**Your goal**
Everything from the first line of the records to the line containing "frame_half = 147.0", inclusive, is to be extracted exactly, and nothing more.

**Supplied information**
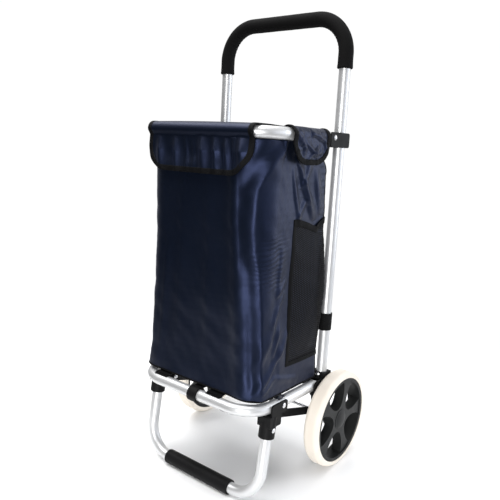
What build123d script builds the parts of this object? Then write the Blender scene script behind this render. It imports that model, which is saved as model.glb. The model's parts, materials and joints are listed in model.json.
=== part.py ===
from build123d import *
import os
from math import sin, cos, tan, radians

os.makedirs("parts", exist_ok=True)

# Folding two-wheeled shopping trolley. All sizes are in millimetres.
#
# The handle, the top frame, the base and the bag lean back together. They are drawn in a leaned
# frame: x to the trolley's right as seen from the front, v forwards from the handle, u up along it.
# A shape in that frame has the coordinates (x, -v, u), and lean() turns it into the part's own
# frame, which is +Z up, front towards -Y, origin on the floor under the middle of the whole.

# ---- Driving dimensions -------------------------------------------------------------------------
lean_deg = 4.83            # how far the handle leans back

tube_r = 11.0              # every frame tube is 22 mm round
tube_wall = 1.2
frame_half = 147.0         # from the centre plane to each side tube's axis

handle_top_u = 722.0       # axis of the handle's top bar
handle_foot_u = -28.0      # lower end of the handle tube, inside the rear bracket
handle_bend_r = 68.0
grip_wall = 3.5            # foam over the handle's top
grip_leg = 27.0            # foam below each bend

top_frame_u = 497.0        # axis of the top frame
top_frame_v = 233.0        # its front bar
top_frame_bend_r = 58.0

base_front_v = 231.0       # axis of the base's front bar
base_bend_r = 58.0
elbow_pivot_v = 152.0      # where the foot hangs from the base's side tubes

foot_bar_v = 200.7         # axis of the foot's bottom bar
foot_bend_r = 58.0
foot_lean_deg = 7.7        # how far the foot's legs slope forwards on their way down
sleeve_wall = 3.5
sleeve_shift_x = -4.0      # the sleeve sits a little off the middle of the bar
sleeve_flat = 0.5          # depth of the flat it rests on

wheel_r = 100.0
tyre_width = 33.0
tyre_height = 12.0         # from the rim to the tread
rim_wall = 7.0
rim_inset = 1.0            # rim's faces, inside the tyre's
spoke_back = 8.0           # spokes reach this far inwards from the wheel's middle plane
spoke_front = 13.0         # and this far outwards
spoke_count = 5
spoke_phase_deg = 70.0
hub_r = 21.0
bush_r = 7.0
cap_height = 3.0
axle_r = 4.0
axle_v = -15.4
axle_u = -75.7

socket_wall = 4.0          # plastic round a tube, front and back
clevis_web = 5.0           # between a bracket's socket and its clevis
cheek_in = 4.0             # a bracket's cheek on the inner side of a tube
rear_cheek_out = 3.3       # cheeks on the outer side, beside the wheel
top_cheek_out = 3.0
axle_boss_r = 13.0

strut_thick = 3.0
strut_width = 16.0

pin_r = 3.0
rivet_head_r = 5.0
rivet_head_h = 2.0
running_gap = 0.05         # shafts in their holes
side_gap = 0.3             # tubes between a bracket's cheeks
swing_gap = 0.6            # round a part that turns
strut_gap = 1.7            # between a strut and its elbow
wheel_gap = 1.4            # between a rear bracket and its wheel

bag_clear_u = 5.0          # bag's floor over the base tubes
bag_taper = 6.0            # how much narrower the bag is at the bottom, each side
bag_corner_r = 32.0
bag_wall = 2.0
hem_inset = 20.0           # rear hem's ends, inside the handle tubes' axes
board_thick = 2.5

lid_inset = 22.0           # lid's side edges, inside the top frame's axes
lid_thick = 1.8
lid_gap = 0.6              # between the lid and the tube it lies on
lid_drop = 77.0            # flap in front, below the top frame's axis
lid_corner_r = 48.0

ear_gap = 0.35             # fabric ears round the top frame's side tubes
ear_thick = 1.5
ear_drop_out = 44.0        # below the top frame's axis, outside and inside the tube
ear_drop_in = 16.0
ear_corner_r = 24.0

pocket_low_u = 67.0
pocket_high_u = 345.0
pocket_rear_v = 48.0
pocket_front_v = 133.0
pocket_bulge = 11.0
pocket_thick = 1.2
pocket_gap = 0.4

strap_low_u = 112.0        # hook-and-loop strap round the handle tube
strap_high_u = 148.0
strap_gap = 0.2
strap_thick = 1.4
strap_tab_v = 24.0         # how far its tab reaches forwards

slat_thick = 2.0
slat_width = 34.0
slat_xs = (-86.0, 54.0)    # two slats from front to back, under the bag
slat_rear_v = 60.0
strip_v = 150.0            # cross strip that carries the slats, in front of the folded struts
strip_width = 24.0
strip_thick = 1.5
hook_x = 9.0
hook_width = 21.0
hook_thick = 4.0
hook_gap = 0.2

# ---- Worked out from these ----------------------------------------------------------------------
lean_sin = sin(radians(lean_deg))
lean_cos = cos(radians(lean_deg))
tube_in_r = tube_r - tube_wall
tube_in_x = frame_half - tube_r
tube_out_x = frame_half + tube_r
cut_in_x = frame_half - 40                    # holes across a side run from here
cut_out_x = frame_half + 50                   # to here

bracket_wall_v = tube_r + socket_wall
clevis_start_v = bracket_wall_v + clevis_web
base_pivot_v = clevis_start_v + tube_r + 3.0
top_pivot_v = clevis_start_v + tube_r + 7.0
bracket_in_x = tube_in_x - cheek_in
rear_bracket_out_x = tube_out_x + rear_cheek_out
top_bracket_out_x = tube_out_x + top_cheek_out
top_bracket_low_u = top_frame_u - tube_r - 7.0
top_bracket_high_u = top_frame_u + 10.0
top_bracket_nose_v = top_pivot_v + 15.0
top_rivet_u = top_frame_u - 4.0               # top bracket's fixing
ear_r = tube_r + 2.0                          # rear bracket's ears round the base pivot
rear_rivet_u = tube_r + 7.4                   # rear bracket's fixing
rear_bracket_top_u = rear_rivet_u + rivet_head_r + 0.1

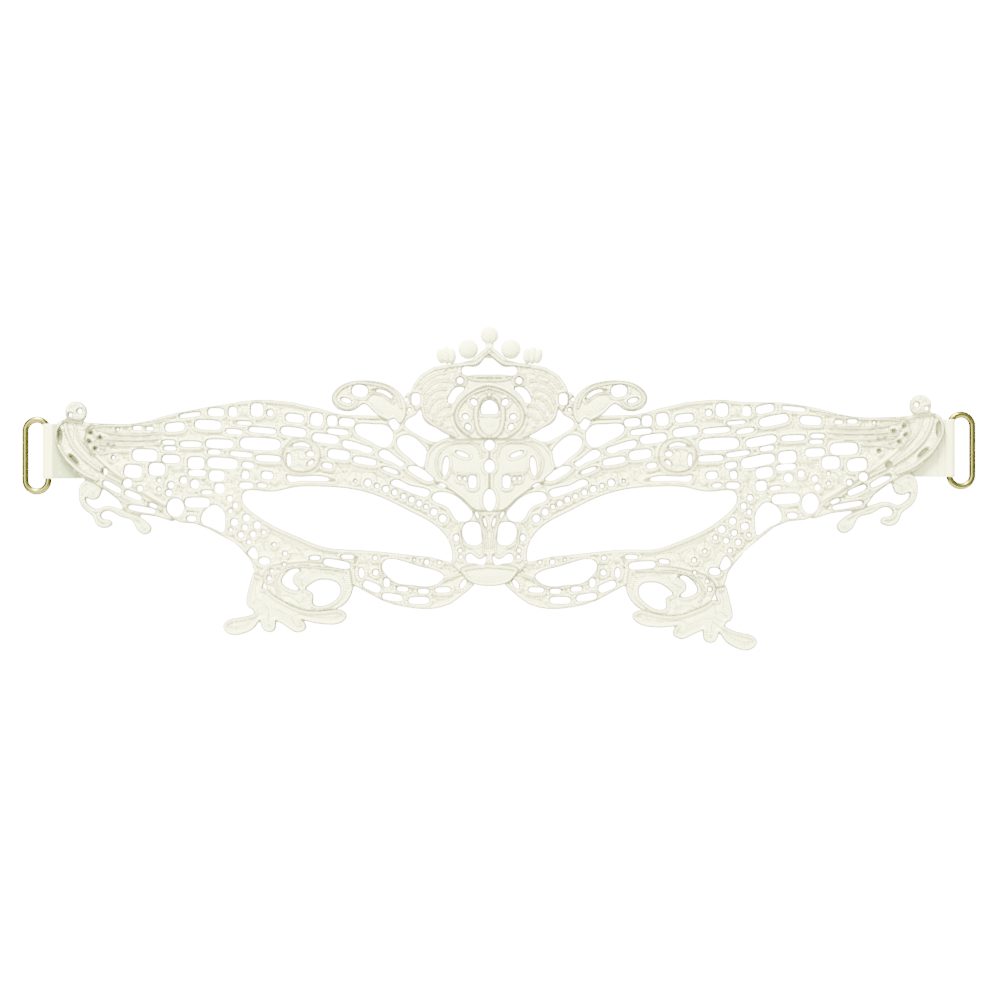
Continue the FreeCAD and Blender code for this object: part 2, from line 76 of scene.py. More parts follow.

**Output of the exercise**
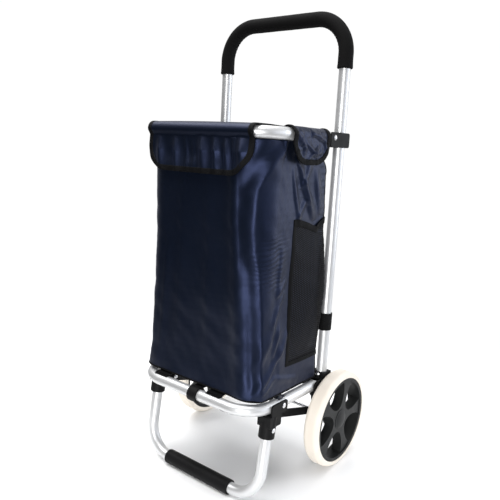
What build123d script builds the parts of this object? Then write the Blender scene script behind this render. It imports that model, which is saved as model.glb. The model's parts, materials and joints are listed in model.json.
=== part.py ===
from build123d import *
import os
from math import sin, cos, tan, radians

os.makedirs("parts", exist_ok=True)

# Folding two-wheeled shopping trolley. All sizes are in millimetres.
#
# The handle, the top frame, the base and the bag lean back together. They are drawn in a leaned
# frame: x to the trolley's right as seen from the front, v forwards from the handle, u up along it.
# A shape in that frame has the coordinates (x, -v, u), and lean() turns it into the part's own
# frame, which is +Z up, front towards -Y, origin on the floor under the middle of the whole.

# ---- Driving dimensions -------------------------------------------------------------------------
lean_deg = 4.83            # how far the handle leans back

tube_r = 11.0              # every frame tube is 22 mm round
tube_wall = 1.2
frame_half = 147.0         # from the centre plane to each side tube's axis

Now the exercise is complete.